Southampton Nanofabrication Centre
Southampton Nanofabrication Centre
 

Nanowires and nanotubes are generally grown by bottom-up self-assembly. The nanowire and nanotube growth is catalysed using metallic or semiconducting nanoparticles and a chemical vapour deposition process is used to grow the nanowires or tubes from the vapour phase. Melting of the nanoparticles occurs prior to growth and for this reason the process is known as Vapour-Liquid-Solid (VLS) growth. The diameter of the nanowire or tube is determined by the size of the catalyst nanoparticle. The nanoparticles can be produced by evaporating or sputtering a thin metal layer and then annealing.

OPT Nanofab 1000 agile

This system is used to deposit carbon nanotubes and silicon, silicon-germanium and germanium nanowires.
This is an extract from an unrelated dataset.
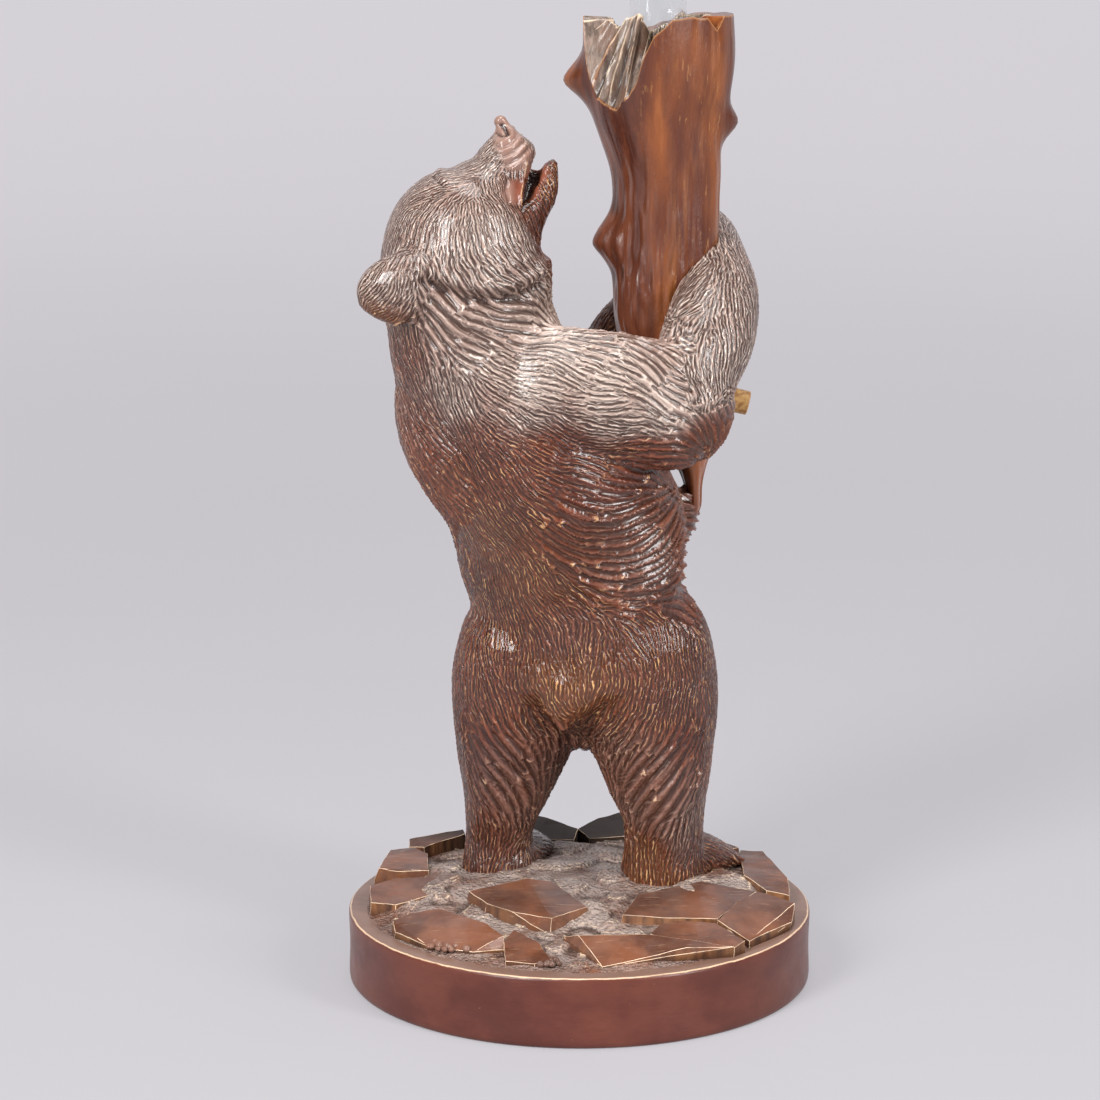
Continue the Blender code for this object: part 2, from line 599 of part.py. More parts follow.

Catalyst nanoparticles are needed to initiate nanotube or wire growth, which usually takes the form of metal nanoparticles generated on the surface of the wafer prior to deposition. If the nanoparticles are omitted, the system can be used to produce silicon, silicon-germanium, germanium and SiC films. The nanowires can be doped either n-type (phosphorus) or p-type (boron) during deposition (i.e. in-situ doping). A deposition temperature up to 1000C can be used, allowing the silicon to be deposited as polycrystalline (~600C and above) or amorphous (<540C) material. For silicon-germanium slightly lower temperatures can be used and for germanium slightly lower still. The system can accept wafers up to 200mm in diameter and can do depositions on small pieces of silicon placed on a larger wafer. This is recommended to minimize cost when doing lots of trial depositions to set up a new process.